[gclist] Name that hypothesis
William D Clinger
will@ccs.neu.edu
Thu, 05 Dec 1996 13:22:20 +0000
Henry Baker wrote, in excerpts from two messages:
> If the 'null hypothesis' is that the likelihood of
> dying is completely independent of how long you have lived already,
> then the 'generational hypothesis' is one that says that young objects
> die even more often than would be expected by this null hypothesis.
>
> Now second order effects -- e.g., cache locality -- might allow you
> to take advantage of even the 'null hypothesis', but to win better than
> this you will need the 'generational hypothesis'.

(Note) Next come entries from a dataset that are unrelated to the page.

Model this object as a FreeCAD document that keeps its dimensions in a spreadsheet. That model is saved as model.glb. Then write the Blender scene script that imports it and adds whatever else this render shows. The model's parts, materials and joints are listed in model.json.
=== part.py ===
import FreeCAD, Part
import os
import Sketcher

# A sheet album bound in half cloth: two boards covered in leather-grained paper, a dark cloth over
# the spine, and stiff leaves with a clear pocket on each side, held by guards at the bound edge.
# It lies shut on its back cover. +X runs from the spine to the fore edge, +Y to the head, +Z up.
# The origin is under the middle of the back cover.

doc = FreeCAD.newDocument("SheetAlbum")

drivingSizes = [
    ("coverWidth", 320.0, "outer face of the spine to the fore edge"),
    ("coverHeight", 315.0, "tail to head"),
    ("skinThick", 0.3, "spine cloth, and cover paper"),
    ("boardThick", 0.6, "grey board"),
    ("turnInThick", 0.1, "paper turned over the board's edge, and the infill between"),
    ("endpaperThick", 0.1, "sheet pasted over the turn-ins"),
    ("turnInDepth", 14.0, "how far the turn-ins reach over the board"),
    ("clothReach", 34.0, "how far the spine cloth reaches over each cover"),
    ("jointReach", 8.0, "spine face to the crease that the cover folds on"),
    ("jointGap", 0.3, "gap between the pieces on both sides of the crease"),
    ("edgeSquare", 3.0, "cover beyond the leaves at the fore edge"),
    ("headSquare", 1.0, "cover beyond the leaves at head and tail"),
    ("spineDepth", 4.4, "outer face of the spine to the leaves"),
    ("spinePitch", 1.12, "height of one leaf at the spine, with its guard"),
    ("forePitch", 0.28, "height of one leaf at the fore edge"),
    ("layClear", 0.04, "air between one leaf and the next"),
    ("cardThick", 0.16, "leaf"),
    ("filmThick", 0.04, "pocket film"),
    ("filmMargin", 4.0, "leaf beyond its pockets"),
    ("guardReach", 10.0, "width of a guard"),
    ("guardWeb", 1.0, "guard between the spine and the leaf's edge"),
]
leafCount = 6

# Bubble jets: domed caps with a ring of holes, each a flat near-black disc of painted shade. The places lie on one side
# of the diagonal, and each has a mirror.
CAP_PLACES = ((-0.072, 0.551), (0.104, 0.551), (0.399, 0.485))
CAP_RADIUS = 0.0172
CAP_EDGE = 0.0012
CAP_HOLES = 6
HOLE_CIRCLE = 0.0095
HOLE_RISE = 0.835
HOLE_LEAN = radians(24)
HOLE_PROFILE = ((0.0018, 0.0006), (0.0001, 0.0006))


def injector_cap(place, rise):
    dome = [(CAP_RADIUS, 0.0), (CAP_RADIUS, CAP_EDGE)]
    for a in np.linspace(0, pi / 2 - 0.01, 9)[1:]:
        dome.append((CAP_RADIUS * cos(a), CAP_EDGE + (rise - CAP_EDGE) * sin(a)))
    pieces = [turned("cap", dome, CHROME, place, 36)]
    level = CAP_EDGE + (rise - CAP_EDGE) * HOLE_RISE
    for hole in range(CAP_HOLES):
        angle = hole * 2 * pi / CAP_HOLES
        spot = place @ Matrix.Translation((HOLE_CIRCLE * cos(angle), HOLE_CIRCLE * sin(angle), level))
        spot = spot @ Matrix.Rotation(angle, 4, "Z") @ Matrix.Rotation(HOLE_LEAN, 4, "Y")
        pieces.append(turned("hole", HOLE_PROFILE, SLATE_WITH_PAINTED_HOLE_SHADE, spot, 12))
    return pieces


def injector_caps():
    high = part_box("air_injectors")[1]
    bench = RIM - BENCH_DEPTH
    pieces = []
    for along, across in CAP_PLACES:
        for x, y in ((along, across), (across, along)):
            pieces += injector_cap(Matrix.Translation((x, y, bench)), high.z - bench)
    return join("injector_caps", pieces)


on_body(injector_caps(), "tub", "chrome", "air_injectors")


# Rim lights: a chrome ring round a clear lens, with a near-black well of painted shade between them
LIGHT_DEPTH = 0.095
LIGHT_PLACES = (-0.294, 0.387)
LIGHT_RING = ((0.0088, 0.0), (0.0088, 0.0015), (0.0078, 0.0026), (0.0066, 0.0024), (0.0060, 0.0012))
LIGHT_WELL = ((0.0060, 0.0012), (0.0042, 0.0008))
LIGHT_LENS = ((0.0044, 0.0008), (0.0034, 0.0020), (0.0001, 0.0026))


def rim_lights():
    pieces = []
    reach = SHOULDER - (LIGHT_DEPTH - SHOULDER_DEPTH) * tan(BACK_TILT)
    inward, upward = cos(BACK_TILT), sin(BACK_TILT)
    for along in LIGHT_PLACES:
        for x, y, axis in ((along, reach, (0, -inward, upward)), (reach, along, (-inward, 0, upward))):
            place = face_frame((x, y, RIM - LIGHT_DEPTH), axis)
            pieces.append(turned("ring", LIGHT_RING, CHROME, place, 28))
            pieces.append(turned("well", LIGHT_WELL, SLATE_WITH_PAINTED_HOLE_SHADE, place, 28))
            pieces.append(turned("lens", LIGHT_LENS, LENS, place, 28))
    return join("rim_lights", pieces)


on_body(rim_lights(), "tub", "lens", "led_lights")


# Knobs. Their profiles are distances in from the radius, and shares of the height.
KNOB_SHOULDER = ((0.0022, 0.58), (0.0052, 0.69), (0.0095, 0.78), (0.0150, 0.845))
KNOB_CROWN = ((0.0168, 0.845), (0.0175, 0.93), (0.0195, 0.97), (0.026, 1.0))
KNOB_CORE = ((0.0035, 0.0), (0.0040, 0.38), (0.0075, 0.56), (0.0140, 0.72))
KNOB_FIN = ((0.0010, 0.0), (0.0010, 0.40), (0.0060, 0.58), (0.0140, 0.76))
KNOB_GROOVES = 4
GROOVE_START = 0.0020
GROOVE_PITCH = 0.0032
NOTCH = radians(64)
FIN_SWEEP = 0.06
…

> I didn't mean to imply that the curve had to have discontinuities, but
> that it had to have a different shape/slope in some places than the
> curve for the 'null hypothesis'.
The claims Henry is making here are commonly believed, but
they are not true unless you take a very narrow view of
generational garbage collection. I have designed, simulated,
and analyzed a generational collector that derives a clear
first order advantage over non-generational collectors for
the radioactive decay model Henry proposed in SIGPLAN Notices,
April 1993. This advantage can be demonstrated with a
perfectly uniform memory system.
Henry's claims are probably true of all generational collectors
that are being used for production work in 1996. I just want to
warn that Henry is talking about current practice, not theory.